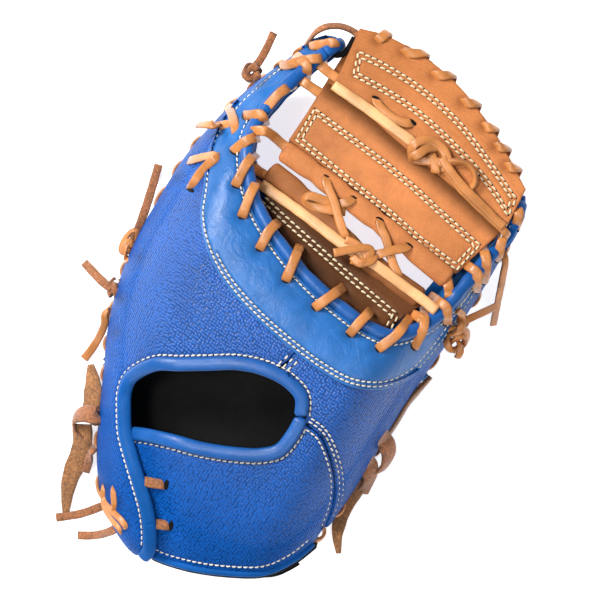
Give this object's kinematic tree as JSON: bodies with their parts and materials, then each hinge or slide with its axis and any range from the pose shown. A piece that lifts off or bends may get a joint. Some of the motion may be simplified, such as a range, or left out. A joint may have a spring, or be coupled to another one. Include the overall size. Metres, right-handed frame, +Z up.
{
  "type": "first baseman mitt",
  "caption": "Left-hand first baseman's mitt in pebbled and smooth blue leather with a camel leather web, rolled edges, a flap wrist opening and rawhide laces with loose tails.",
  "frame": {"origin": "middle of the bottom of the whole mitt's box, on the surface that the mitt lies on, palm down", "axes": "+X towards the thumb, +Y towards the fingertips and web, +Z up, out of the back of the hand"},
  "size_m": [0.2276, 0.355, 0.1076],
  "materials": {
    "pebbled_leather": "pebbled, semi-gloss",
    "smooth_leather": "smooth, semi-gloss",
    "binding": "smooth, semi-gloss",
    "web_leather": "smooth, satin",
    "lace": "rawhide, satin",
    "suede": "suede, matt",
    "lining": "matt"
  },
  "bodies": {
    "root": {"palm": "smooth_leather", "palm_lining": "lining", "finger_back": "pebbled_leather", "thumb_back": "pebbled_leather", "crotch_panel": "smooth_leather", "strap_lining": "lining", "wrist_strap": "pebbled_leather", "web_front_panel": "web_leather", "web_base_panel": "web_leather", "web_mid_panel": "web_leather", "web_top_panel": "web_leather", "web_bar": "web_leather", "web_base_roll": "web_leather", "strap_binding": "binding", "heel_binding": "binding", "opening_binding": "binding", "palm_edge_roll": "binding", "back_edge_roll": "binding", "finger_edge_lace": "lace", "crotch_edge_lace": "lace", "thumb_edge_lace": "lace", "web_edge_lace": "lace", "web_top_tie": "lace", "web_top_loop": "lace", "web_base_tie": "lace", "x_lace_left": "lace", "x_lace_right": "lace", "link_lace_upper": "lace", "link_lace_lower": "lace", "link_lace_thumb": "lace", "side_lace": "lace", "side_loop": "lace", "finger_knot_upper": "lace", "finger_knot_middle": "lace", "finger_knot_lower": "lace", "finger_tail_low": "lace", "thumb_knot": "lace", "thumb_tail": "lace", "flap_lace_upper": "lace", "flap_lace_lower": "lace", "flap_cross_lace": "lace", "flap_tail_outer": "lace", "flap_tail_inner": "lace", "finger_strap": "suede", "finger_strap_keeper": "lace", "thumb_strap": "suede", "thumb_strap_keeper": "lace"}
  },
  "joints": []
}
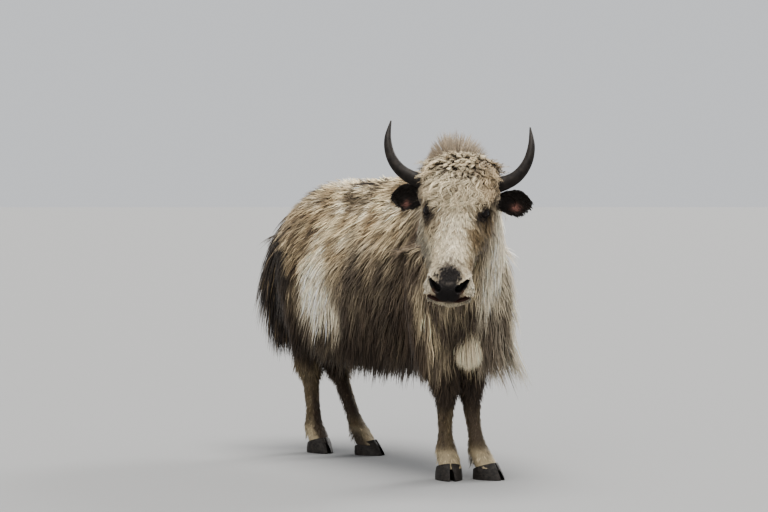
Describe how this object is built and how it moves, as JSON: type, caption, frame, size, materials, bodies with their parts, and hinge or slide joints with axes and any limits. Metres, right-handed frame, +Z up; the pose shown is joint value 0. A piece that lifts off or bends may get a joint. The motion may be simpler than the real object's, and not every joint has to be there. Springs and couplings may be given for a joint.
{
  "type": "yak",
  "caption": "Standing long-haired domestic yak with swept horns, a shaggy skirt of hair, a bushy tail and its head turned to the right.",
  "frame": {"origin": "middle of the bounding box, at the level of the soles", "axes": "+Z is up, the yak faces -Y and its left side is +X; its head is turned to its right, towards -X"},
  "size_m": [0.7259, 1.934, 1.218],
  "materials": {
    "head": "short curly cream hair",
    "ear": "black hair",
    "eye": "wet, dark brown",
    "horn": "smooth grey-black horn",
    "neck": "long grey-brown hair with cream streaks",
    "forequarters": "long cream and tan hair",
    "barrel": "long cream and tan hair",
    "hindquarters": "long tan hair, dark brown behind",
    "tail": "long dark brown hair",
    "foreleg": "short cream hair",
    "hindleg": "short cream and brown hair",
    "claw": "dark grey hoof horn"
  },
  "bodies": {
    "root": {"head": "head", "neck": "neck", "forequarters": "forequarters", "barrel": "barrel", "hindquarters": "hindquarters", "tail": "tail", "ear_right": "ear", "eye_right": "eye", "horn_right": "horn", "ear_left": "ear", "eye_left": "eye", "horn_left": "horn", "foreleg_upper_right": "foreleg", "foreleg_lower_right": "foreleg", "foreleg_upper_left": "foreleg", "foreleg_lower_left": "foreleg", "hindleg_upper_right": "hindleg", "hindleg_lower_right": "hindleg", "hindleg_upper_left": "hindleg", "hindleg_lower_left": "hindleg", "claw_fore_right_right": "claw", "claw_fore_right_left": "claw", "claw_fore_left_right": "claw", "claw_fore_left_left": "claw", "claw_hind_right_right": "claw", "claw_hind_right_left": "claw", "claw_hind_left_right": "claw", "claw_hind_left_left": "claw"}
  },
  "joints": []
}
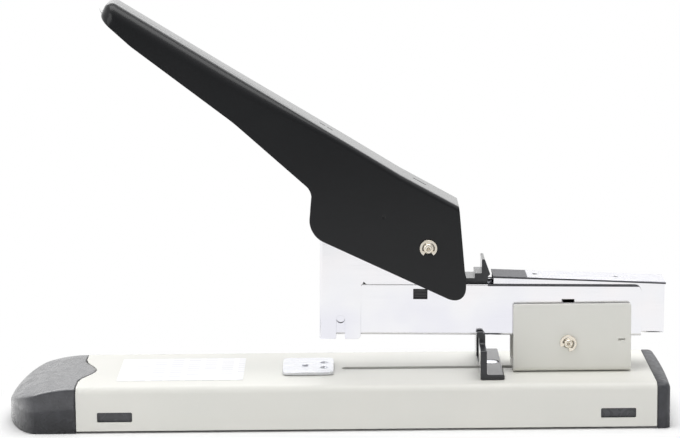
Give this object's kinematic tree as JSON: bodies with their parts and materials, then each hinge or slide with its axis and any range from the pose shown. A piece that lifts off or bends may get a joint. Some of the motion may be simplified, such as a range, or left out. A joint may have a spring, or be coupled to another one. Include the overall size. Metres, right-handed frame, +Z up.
....
STATED GOAL →
Print the listing above in its entirety, with every line exact.

ANSWER TO THE PROBLEM →
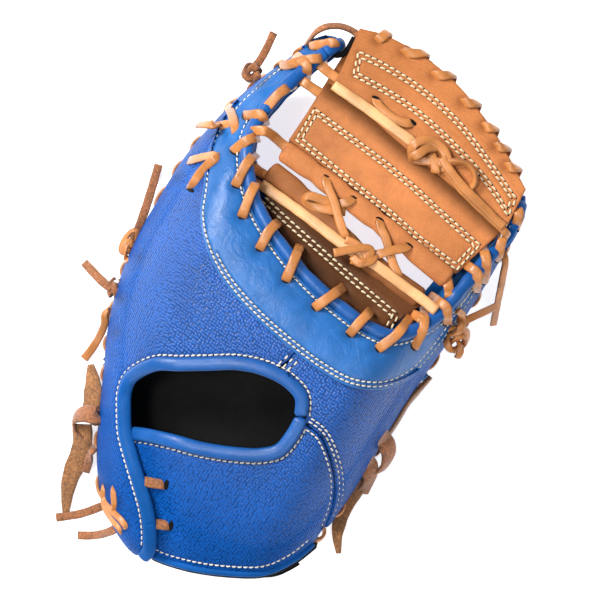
Give this object's kinematic tree as JSON: bodies with their parts and materials, then each hinge or slide with its axis and any range from the pose shown. A piece that lifts off or bends may get a joint. Some of the motion may be simplified, such as a range, or left out. A joint may have a spring, or be coupled to another one. Include the overall size. Metres, right-handed frame, +Z up.
{
  "type": "first baseman mitt",
  "caption": "Left-hand first baseman's mitt in pebbled and smooth blue leather with a camel leather web, rolled edges, a flap wrist opening and rawhide laces with loose tails.",
  "frame": {"origin": "middle of the bottom of the whole mitt's box, on the surface that the mitt lies on, palm down", "axes": "+X towards the thumb, +Y towards the fingertips and web, +Z up, out of the back of the hand"},
  "size_m": [0.2276, 0.355, 0.1076],
  "materials": {
    "pebbled_leather": "pebbled, semi-gloss",
    "smooth_leather": "smooth, semi-gloss",
    "binding": "smooth, semi-gloss",
    "web_leather": "smooth, satin",
    "lace": "rawhide, satin",
    "suede": "suede, matt",
    "lining": "matt"
  },
  "bodies": {
    "root": {"palm": "smooth_leather", "palm_lining": "lining", "finger_back": "pebbled_leather", "thumb_back": "pebbled_leather", "crotch_panel": "smooth_leather", "strap_lining": "lining", "wrist_strap": "pebbled_leather", "web_front_panel": "web_leather", "web_base_panel": "web_leather", "web_mid_panel": "web_leather", "web_top_panel": "web_leather", "web_bar": "web_leather", "web_base_roll": "web_leather", "strap_binding": "binding", "heel_binding": "binding", "opening_binding": "binding", "palm_edge_roll": "binding", "back_edge_roll": "binding", "finger_edge_lace": "lace", "crotch_edge_lace": "lace", "thumb_edge_lace": "lace", "web_edge_lace": "lace", "web_top_tie": "lace", "web_top_loop": "lace", "web_base_tie": "lace", "x_lace_left": "lace", "x_lace_right": "lace", "link_lace_upper": "lace", "link_lace_lower": "lace", "link_lace_thumb": "lace", "side_lace": "lace", "side_loop": "lace", "finger_knot_upper": "lace", "finger_knot_middle": "lace", "finger_knot_lower": "lace", "finger_tail_low": "lace", "thumb_knot": "lace", "thumb_tail": "lace", "flap_lace_upper": "lace", "flap_lace_lower": "lace", "flap_cross_lace": "lace", "flap_tail_outer": "lace", "flap_tail_inner": "lace", "finger_strap": "suede", "finger_strap_keeper": "lace", "thumb_strap": "suede", "thumb_strap_keeper": "lace"}
  },
  "joints": []
}
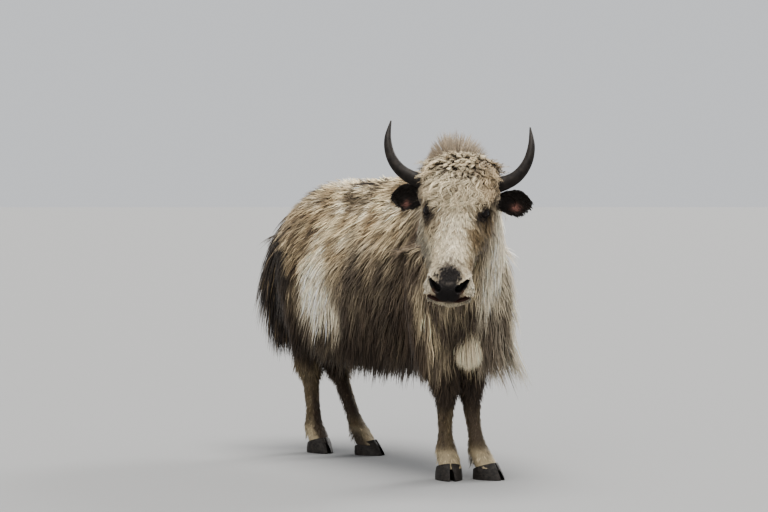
Describe how this object is built and how it moves, as JSON: type, caption, frame, size, materials, bodies with their parts, and hinge or slide joints with axes and any limits. Metres, right-handed frame, +Z up; the pose shown is joint value 0. A piece that lifts off or bends may get a joint. The motion may be simpler than the real object's, and not every joint has to be there. Springs and couplings may be given for a joint.
{
  "type": "yak",
  "caption": "Standing long-haired domestic yak with swept horns, a shaggy skirt of hair, a bushy tail and its head turned to the right.",
  "frame": {"origin": "middle of the bounding box, at the level of the soles", "axes": "+Z is up, the yak faces -Y and its left side is +X; its head is turned to its right, towards -X"},
  "size_m": [0.7259, 1.934, 1.218],
  "materials": {
    "head": "short curly cream hair",
    "ear": "black hair",
    "eye": "wet, dark brown",
    "horn": "smooth grey-black horn",
    "neck": "long grey-brown hair with cream streaks",
    "forequarters": "long cream and tan hair",
    "barrel": "long cream and tan hair",
    "hindquarters": "long tan hair, dark brown behind",
    "tail": "long dark brown hair",
    "foreleg": "short cream hair",
    "hindleg": "short cream and brown hair",
    "claw": "dark grey hoof horn"
  },
  "bodies": {
    "root": {"head": "head", "neck": "neck", "forequarters": "forequarters", "barrel": "barrel", "hindquarters": "hindquarters", "tail": "tail", "ear_right": "ear", "eye_right": "eye", "horn_right": "horn", "ear_left": "ear", "eye_left": "eye", "horn_left": "horn", "foreleg_upper_right": "foreleg", "foreleg_lower_right": "foreleg", "foreleg_upper_left": "foreleg", "foreleg_lower_left": "foreleg", "hindleg_upper_right": "hindleg", "hindleg_lower_right": "hindleg", "hindleg_upper_left": "hindleg", "hindleg_lower_left": "hindleg", "claw_fore_right_right": "claw", "claw_fore_right_left": "claw", "claw_fore_left_right": "claw", "claw_fore_left_left": "claw", "claw_hind_right_right": "claw", "claw_hind_right_left": "claw", "claw_hind_left_right": "claw", "claw_hind_left_left": "claw"}
  },
  "joints": []
}
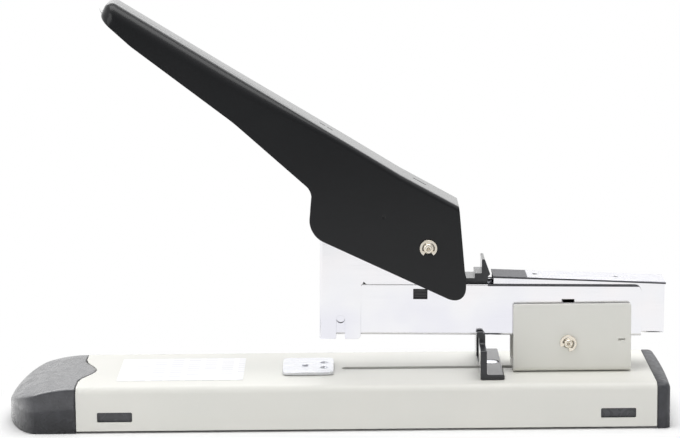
Give this object's kinematic tree as JSON: bodies with their parts and materials, then each hinge or slide with its axis and any range from the pose shown. A piece that lifts off or bends may get a joint. Some of the motion may be simplified, such as a range, or left out. A joint may have a spring, or be coupled to another one. Include the overall size. Metres, right-handed frame, +Z up.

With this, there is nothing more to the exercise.